Just after my father’s death, I felt I needed to start a long trek to think about the meaning of life. I also wanted to understand where I was coming from and where I was heading. I believe it was some kind of “metaphysical trip”. The French daily newspaper Le Monde was publishing my articles and my pictures. Then I was paid to trek from Dakar to Paris. Somehow it was a great, a great experience. Except it was very exhausting. To run and to trek under the African sun and to write at the end of the day; it‘s not so easy. Sometimes, you feel too tired to write. But you‘ve to do it every day. It is the price I had to pay to feel free and to be on the road every day. But it’s great when you wake up and discover a new landscape every day. You don’t know where you will stop and what will be your experience of the day or who you will meet? Sometimes, I will end the day talking with Fulani shepherds while on other days I could be interacting with some fishermen from the Atlantic coast?
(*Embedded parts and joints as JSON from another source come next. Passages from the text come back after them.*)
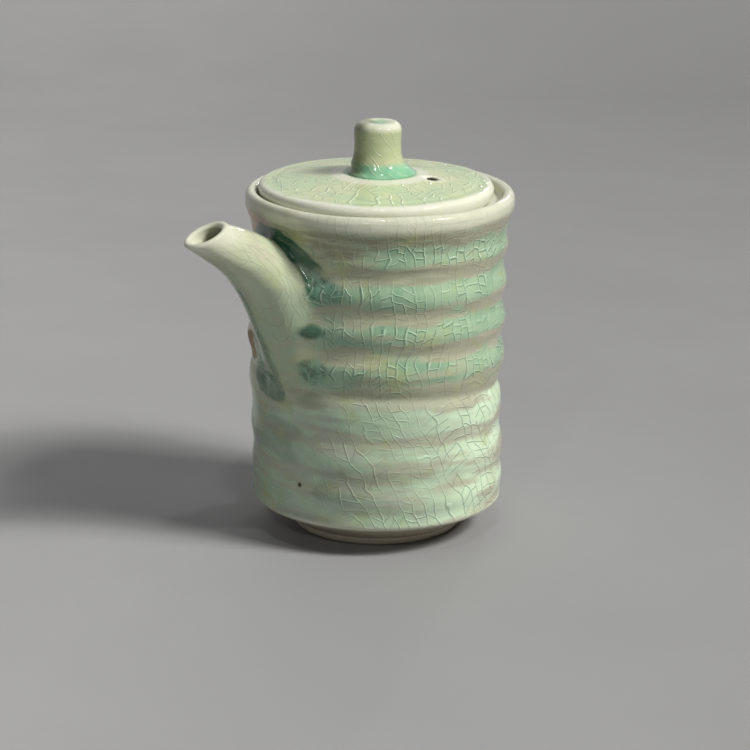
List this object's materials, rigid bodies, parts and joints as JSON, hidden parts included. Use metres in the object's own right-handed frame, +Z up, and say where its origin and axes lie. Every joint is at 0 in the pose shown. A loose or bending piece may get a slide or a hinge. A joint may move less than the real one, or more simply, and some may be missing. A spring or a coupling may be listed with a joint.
{
  "type": "lidded ceramic pouring pot",
  "caption": "Small cylindrical lidded ceramic server with a curved pouring spout, throwing rings, a turned foot and a lift-off lid with a stub knob.",
  "frame": {"origin": "on the table, under the middle of the whole object's bounding box", "axes": "+Z up; the spout points along -X from the pot's axis, and the pot's axis stands at x = +16.1 mm; +Y is the side away from a person who holds the spout to their left"},
  "size_m": [0.1186, 0.0864, 0.1337],
  "materials": {
    "pot_glaze": "glossy crackled celadon glaze, green on the rings and beige in the grooves",
    "spout_glaze": "glossy crackled celadon glaze, cream at the mouth",
    "foot_clay": "bare beige-brown stoneware, matt",
    "lid_glaze": "glossy crackled yellow-green glaze with a cream edge",
    "knob_glaze": "glossy celadon glaze, pooled mint round its foot",
    "flange_clay": "bare beige-brown stoneware, matt"
  },
  "bodies": {
    "pot": {"pot_body": "pot_glaze", "foot_ring": "foot_clay", "spout": "spout_glaze"},
    "lid": {"lid_disc": "lid_glaze", "lid_flange": "flange_clay", "lid_knob": "knob_glaze"}
  },
  "joints": [
    {"name": "lid_lift", "type": "slide", "parent": "pot", "child": "lid", "axis": [0, 0, 1], "range_m": [0, 0.06]}
  ]
}
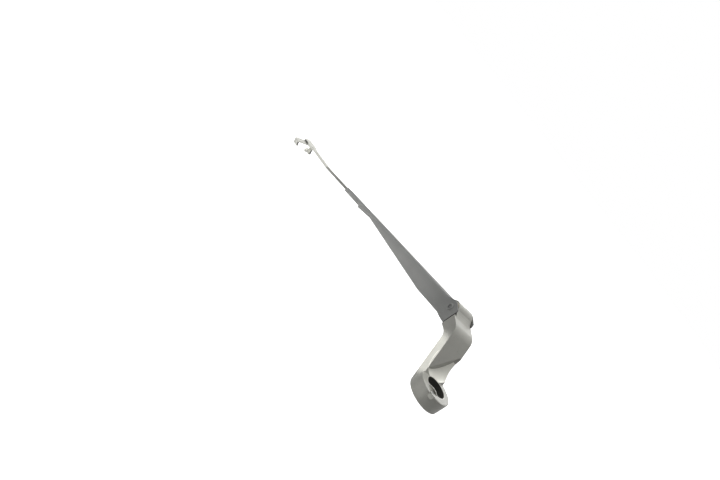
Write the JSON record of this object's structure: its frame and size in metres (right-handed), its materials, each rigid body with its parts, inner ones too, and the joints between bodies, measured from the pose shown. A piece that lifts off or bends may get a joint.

My father was running marathons with me. He was the one giving me the “freedom spirit” and the “fighting spirit”. During the trip from Dakar to Paris, my father’s spirit was with me. One day, I am sure I will do the trip with my son. But I hope I will still be alive when I do it, not just a spirit following my son’s footsteps. My son is just six years old now. But he is already a very good runner. Better than me at the same age, I suspect. Sometimes I have the feeling he is born to travel. Born to run. We are already running together. Slowly because, I want the running and the trekking to be first a pleasure for him. And we are already talking about the great trip we will be taking together some day, maybe in 10 years. When you travel you learn so much about other people. Most of the time, I was not staying in hotels, I was staying in people’s houses, but you learn also a lot about yourself. You understand more where you are coming from and where you are heading to. It’s exactly the same when you are writing and reading. It is a mental trip and at the end of it, you discover so much about yourself and about other people.